En su novela, eleva una carta al Ministro de Defensa, sugiriéndole hasta 19 medidas, «que harían del ejército una institución más justa y honorable». El problema de las fuerzas armadas, no es solo estructural, «están enfermas y necesitan ser regeneradas», dice el teniente.

In seinem Buch findet man ein Schreiben am Innenminister, in dem der Oberleutnant 19 Maßnahmen vorschlägt, “die aus der Armee eine gerechtere und ehrenwertere Institution machen würden”. Das Problem der Streitkräfte sei nicht nur ein strukturelles, sondern sie seien in gewisser Art “krank und müssen sich erholen”.

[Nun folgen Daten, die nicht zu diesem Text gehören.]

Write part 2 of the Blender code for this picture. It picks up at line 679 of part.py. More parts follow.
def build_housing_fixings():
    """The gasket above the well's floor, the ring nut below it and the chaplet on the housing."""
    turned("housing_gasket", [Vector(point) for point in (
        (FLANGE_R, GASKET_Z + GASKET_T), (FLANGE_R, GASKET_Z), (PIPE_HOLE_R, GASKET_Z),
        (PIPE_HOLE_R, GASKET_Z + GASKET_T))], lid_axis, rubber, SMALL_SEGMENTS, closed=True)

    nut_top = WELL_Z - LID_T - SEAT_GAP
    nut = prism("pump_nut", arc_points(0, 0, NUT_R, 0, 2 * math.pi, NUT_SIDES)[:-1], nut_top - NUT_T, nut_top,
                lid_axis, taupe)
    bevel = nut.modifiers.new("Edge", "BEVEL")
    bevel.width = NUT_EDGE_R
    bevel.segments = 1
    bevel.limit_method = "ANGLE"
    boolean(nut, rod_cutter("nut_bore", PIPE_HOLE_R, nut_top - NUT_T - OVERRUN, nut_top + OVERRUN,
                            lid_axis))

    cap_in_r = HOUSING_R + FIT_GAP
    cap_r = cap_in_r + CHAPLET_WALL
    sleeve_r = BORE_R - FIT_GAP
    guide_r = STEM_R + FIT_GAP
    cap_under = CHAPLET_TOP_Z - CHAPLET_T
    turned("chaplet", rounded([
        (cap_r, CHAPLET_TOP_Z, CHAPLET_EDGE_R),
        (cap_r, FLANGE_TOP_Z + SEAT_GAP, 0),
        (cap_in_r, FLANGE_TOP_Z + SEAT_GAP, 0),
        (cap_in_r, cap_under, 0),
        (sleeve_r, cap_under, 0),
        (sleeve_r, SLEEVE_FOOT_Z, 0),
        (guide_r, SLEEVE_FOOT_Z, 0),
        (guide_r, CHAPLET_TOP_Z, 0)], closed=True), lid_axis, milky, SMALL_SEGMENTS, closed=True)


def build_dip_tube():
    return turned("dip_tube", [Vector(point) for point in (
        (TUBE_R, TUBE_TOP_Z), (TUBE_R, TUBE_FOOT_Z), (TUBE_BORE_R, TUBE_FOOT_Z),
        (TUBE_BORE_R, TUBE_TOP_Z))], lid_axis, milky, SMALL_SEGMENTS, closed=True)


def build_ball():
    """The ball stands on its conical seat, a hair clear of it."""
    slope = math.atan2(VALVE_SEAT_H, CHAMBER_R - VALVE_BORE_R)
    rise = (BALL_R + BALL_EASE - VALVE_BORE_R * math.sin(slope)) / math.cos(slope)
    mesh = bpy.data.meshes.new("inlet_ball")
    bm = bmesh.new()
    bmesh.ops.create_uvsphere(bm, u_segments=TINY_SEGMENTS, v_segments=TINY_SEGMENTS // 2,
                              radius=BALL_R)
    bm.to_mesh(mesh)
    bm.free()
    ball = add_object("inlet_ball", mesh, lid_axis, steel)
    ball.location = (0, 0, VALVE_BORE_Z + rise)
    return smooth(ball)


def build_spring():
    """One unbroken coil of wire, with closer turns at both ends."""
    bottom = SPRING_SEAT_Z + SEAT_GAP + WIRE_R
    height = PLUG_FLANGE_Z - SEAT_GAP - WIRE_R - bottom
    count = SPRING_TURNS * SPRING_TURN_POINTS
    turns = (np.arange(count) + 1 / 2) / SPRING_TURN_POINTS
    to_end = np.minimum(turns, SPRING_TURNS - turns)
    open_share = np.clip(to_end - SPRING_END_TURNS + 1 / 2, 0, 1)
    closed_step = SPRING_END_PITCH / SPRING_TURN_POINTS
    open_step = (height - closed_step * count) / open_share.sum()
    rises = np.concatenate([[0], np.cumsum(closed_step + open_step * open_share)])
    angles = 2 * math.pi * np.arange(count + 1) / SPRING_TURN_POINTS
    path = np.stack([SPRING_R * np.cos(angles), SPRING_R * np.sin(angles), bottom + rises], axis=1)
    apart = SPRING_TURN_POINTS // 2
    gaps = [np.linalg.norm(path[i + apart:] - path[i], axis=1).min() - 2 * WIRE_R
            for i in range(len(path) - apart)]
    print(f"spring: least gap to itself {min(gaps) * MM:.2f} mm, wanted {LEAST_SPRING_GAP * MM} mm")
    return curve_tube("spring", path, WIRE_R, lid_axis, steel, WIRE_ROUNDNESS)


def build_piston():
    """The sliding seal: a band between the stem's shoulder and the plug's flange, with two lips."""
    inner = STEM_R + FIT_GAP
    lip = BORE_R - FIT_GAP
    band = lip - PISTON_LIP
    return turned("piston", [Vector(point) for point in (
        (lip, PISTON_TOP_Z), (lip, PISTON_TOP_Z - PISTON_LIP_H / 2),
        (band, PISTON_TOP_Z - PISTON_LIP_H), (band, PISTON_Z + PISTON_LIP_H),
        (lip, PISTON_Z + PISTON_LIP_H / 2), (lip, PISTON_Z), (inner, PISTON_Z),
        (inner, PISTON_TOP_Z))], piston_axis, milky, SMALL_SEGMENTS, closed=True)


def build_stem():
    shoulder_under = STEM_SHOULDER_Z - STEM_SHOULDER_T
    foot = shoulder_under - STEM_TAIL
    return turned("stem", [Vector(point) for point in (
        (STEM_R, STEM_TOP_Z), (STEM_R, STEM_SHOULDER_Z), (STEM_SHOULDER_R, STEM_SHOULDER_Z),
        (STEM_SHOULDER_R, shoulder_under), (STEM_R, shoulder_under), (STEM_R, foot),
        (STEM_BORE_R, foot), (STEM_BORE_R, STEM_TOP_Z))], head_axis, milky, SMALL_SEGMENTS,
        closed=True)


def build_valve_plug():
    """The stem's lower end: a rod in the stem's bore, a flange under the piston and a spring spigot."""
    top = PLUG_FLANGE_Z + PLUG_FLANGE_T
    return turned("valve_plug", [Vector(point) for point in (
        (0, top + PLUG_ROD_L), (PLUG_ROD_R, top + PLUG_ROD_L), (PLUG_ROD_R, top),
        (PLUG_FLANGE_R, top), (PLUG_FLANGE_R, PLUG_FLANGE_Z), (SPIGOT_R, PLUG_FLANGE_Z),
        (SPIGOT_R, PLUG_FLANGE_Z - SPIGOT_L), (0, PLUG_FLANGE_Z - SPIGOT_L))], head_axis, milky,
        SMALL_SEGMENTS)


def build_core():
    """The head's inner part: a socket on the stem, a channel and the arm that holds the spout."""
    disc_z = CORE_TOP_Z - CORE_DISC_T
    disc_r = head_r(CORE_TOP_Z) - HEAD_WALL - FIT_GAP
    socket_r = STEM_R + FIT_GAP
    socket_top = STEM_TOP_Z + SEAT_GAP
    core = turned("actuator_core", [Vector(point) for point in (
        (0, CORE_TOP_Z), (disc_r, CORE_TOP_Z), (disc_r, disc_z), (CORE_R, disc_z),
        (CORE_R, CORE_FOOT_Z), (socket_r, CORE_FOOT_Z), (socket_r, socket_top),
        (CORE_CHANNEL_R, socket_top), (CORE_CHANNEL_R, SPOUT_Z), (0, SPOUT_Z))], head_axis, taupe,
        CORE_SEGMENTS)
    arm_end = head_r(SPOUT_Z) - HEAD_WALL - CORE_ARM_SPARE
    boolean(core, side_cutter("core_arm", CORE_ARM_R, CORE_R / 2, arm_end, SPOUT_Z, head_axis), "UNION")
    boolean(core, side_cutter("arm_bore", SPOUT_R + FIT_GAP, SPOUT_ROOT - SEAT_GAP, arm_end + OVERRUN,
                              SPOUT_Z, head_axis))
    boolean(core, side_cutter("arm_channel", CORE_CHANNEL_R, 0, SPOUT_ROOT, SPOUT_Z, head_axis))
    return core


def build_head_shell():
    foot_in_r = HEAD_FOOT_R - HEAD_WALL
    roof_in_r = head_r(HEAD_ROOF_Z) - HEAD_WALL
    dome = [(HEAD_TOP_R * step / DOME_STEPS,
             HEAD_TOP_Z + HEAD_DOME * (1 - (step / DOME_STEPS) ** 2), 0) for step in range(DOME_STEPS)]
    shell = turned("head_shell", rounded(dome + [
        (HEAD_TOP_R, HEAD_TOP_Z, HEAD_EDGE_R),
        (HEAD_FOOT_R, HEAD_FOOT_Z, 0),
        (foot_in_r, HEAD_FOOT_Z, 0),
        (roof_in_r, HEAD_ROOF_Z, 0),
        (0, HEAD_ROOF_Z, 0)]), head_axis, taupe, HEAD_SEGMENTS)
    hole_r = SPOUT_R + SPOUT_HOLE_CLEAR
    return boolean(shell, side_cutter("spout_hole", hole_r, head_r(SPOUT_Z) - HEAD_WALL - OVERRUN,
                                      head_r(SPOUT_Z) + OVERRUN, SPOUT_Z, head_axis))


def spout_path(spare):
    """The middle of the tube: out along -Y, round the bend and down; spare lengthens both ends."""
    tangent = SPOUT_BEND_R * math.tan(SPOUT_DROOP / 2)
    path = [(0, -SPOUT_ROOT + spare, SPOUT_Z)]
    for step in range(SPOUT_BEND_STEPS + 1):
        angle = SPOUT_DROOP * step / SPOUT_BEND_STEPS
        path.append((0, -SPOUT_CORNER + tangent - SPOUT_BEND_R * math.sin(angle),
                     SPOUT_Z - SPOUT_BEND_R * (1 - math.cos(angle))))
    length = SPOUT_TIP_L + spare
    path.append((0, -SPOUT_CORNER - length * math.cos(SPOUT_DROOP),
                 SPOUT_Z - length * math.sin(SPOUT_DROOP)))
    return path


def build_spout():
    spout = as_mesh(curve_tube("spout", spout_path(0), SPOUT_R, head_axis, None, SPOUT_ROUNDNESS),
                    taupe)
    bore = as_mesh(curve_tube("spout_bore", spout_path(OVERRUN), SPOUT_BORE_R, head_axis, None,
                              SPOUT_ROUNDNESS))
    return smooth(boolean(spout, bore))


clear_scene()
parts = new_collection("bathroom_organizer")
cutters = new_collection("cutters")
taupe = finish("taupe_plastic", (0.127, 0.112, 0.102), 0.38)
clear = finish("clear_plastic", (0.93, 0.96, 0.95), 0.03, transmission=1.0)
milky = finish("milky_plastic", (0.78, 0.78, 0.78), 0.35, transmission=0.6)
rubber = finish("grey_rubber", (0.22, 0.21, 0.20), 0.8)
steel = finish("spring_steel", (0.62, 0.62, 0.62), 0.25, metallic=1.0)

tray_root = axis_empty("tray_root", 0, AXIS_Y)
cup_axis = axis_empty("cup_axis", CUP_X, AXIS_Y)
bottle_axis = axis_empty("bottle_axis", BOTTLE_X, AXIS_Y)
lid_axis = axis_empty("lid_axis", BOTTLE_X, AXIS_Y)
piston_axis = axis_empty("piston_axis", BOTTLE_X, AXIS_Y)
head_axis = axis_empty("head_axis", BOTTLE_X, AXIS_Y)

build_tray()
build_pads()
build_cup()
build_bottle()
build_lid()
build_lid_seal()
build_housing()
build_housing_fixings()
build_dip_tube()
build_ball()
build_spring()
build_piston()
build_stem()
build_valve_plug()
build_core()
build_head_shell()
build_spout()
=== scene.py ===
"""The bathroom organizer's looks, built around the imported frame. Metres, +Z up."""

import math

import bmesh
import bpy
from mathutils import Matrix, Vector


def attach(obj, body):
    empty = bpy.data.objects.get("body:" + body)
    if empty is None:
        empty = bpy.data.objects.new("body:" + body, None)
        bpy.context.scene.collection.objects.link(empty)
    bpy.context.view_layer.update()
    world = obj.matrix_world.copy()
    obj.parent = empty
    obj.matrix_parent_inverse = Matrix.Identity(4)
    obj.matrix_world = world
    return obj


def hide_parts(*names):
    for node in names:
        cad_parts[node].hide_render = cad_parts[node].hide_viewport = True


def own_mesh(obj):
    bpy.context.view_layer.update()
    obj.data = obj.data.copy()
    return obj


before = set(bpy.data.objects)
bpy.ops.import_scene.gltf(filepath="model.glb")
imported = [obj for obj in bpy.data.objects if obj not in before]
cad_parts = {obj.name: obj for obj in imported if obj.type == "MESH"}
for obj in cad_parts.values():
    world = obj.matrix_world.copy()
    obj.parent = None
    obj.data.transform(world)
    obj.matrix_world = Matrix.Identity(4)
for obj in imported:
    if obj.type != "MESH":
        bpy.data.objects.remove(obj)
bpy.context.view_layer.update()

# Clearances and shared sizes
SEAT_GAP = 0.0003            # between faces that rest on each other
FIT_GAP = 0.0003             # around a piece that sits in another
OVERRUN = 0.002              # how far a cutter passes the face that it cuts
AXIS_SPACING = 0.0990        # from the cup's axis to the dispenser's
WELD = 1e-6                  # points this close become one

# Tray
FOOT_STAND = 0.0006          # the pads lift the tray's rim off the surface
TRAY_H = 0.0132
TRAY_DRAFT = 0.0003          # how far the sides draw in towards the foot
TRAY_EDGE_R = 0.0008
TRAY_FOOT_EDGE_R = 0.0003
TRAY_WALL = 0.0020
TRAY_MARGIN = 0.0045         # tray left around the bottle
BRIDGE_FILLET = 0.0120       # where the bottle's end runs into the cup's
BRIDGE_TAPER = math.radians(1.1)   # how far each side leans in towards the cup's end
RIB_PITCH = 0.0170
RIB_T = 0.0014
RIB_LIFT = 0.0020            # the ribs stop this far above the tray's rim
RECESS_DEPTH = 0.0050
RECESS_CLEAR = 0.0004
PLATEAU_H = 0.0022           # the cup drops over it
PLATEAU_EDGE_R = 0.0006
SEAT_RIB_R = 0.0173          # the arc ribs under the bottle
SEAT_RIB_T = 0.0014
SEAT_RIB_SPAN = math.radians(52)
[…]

Segura en la presentación del libro en la tienda FNAC, Madrid. Foto de la página de «Un paso al frente» en Facebook.

Luis Gonzalo Segura bei der Vorstellung seines Buches in dem Geschäft FNAC in Madrid. Foto der Facebookseite von «Un paso al frente».

Einige seiner Aussagen während der Interviews zur Vorstellung seines Buches hatten die Eröffnung eines Disziplinarverfahrens motiviert. Infolgedessen wurde Luis Gonzalo Segura zu zwei Monaten Haft verurteilt. Er sitzt seit dem 18. Juli im Militärgefängnis Colmenar Viejo in Madrid. Gegen den Soldaten, der seit einigen Monaten keine Funktion mehr ausübt, wurde außerdem ein weiteres Ordnungsverfahren eröffnet, das seinen Ausschluss aus den spanischen Streitkräften herbeiführen könnte.

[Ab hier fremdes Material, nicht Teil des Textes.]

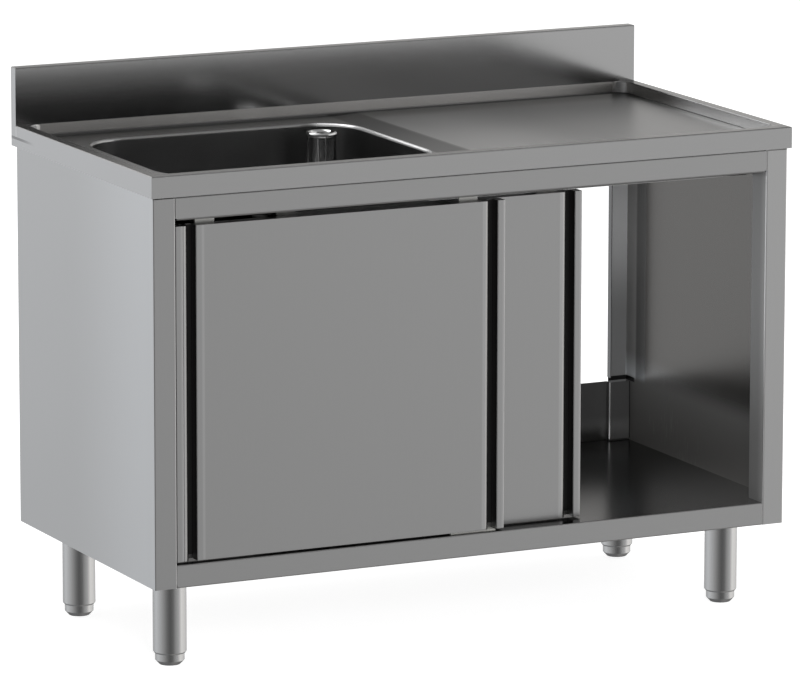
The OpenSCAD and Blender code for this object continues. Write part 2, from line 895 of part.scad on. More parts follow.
// Puts a leg's pieces on its axis: sx is the side and sy the front or the rear
module leg_place(sx, sy) {
    translate([sx * leg_x, sy < 0 ? leg_fy : leg_ry, 0])
        children();
}

module leg_socket() {
    inner_r = leg_r - leg_wall - tube_fit;
    translate([-leg_r - 8, -leg_r - 8, plate_z])
        cube([2 * leg_r + 16, 2 * leg_r + 16, plate_t]);
    translate([0, 0, plate_z - 30])
        difference() {
            cylinder(r = inner_r, h = 30.5);
            translate([0, 0, -1])
                cylinder(r = inner_r - 3, h = 31);
        }
}

module leg_tube() {
    r = leg_r - leg_wall;
    rotate_extrude()
        polygon([[foot_r + 0.8, foot_show], [leg_r - 2, foot_show], [leg_r, foot_show + swage_h],
            [leg_r, plate_z], [r, plate_z], [r, foot_show + swage_h + 1],
            [foot_r + 0.8, foot_show + 1.4]]);
}

// Threaded nut pressed into the leg tube
module leg_nut() {
    z0 = foot_show + foot_in + nut_gap;
    r = leg_r - leg_wall;
    rotate_extrude()
        polygon([[stud_r + stud_fit, z0], [r - 1, z0], [r, z0 + 1], [r, z0 + leg_nut_h],
            [r - 2, z0 + leg_nut_h], [r - 2, z0 + 8], [stud_r + 6, z0 + 8],
            [stud_r + 6, z0 + leg_nut_h], [stud_r + stud_fit, z0 + leg_nut_h]]);
}

module foot() {
    top = foot_show + foot_in;
    rotate_extrude()
        polygon([[0, 0], [foot_base_r, 0], [foot_r, foot_chamfer], [foot_r, top - 1],
            [foot_r - 1, top], [stud_r, top], [stud_r, top + stud_l - 1],
            [stud_r - 1, top + stud_l], [0, top + stud_l]]);
}

color(steel) worktop();
color(steel) drainer_rib(x_end * 0.26);  // drainer_rib_left
color(steel) drainer_rib(x_end * 0.74);  // drainer_rib_right
color(steel) bowl();
color(bright) waste_body();
color(dark) waste_gasket();
color(dark) waste_washer();
color(nylon) waste_nut();
color(bright) standpipe();
color(dark) standpipe_plug();
color(steel) side_panel();  // side_panel_left
color(steel) mirror([1, 0, 0]) side_panel();  // side_panel_right
color(steel) top_front_rail();
color(steel) top_rear_rail();
color(steel) bottom_shelf();
color(steel) shelf_rib();
color(steel) base_rear_rail();
color(steel) door_track();
color(nylon) door_guide();
color(bright) top_screws();
color(bright) track_screws();
color(bright) guide_screws();

color(steel) door_place(0, 0) door_skin_sheet();  // front_door_skin
color(steel) door_place(0, 0) door_back_sheet();  // front_door_back
color(bright) door_place(0, 0) door_hanger(-1);  // front_door_hanger_left
color(bright) door_place(0, 0) door_hanger(1);  // front_door_hanger_right
color(bright) door_place(0, 0) door_axles();  // front_door_axles
color(bright) door_place(0, 0) door_screws();  // front_door_screws
color(nylon) door_place(0, 0) roller(-1);  // front_roller_left
color(nylon) door_place(0, 0) roller(1);  // front_roller_right

color(steel) door_place(rear_door_open, 1) door_skin_sheet();  // rear_door_skin
color(steel) door_place(rear_door_open, 1) door_back_sheet();  // rear_door_back
color(bright) door_place(rear_door_open, 1) door_hanger(-1);  // rear_door_hanger_left
color(bright) door_place(rear_door_open, 1) door_hanger(1);  // rear_door_hanger_right
color(bright) door_place(rear_door_open, 1) door_axles();  // rear_door_axles
color(bright) door_place(rear_door_open, 1) door_screws();  // rear_door_screws
color(nylon) door_place(rear_door_open, 1) roller(-1);  // rear_roller_left
color(nylon) door_place(rear_door_open, 1) roller(1);  // rear_roller_right

color(steel) leg_place(-1, -1) leg_socket();  // leg_socket_fl
color(steel) leg_place(1, -1) leg_socket();  // leg_socket_fr
color(steel) leg_place(-1, 1) leg_socket();  // leg_socket_rl
color(steel) leg_place(1, 1) leg_socket();  // leg_socket_rr
color(bright) leg_place(-1, -1) leg_tube();  // leg_tube_fl
color(bright) leg_place(1, -1) leg_tube();  // leg_tube_fr
color(bright) leg_place(-1, 1) leg_tube();  // leg_tube_rl
color(bright) leg_place(1, 1) leg_tube();  // leg_tube_rr
color(steel) leg_place(-1, -1) leg_nut();  // leg_nut_fl
color(steel) leg_place(1, -1) leg_nut();  // leg_nut_fr
color(steel) leg_place(-1, 1) leg_nut();  // leg_nut_rl
color(steel) leg_place(1, 1) leg_nut();  // leg_nut_rr
color(bright) leg_place(-1, -1) foot();  // foot_fl
color(bright) leg_place(1, -1) foot();  // foot_fr
color(bright) leg_place(-1, 1) foot();  // foot_rl
color(bright) leg_place(1, 1) foot();  // foot_rr
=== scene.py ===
"""Looks of the stainless steel sink cabinet: finishes, fine pieces, studio and camera."""

import logging
import math
from dataclasses import dataclass
from enum import Enum
from typing import Any

import bmesh
import bpy
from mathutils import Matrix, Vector


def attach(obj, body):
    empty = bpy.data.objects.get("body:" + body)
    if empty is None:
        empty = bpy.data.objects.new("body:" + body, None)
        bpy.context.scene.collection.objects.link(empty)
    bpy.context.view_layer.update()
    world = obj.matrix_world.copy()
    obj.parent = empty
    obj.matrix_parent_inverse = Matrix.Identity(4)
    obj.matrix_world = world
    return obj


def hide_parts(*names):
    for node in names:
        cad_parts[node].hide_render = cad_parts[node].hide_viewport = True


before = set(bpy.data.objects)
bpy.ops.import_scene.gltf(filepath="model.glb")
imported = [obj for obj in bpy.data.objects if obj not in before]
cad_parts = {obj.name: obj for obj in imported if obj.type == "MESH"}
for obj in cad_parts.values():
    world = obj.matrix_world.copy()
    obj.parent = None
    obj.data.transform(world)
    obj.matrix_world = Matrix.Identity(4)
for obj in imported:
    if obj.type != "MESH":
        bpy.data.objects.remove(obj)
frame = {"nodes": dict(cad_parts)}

LOG = logging.getLogger("sink_cabinet")
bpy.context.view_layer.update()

Colour = tuple[float, float, float]
Point = tuple[float, float, float]
Pair = tuple[float, float]
Span = tuple[float, float]
Stops = tuple[tuple[float, Colour], ...]


class Grain(Enum):
    """Direction of a sheet's brushing, as the stretch of its noise along X, Y and Z."""

    ALONG_X = (1.0, 90.0, 90.0)
    ALONG_Z = (90.0, 90.0, 1.0)
    NONE = (1.0, 1.0, 1.0)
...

Diese Sanktionen, die ihm zugefügt wurden, weil er in den Medien die militärische Führung kritisiert hat, sind ein Beweis dafür, dass Soldaten keine Meinungsfreiheit genießen, da sie bestraft werden können, wenn sie dieses unabdingbare Recht der Meinungsfreiheit ausüben. Dies ist möglich wegen eines Vorbehalts der spanischen Regierung bezüglich der Artikel 5 und 6 der Europäischen Menschenrechtskonvention.

Außerdem habe laut eldiario.es in Quartieren in Zaragossa, Valencia, Cordoba und Kanarien eine “fürchterliche Jagd” stattgefunden, bei der “Kollegen heftig bedroht wurden. Ihnen wurde sogar mit einem Ausschluss aus der Armee und mit Haftstrafen gedroht, falls sie der Vorstellung des Buches beisitzen, das Buch kaufen oder davon reden.”

Der Noch-Oberleutnant hat diesen Sommer 22 Tage lang nichts gegessen, um gegen die “Lynchjustiz” zu protestieren, die ihm die militärischen Instanzen aufzwingen. Den Hungerstreik hatte er aus gesundheitlichen Gründen beendet. Sein Buch verkauft sich inzwischen sehr gut. Seit der Veröffentlichung am 21. April wurden 20.000 Exemplare verkauft und es gibt schon bald die siebte Auflage des Buches. Auf der spanischsprachigen Internetseite des Verlegers (Tropo Editores) kann man das erste Kapitel des Buches lesen.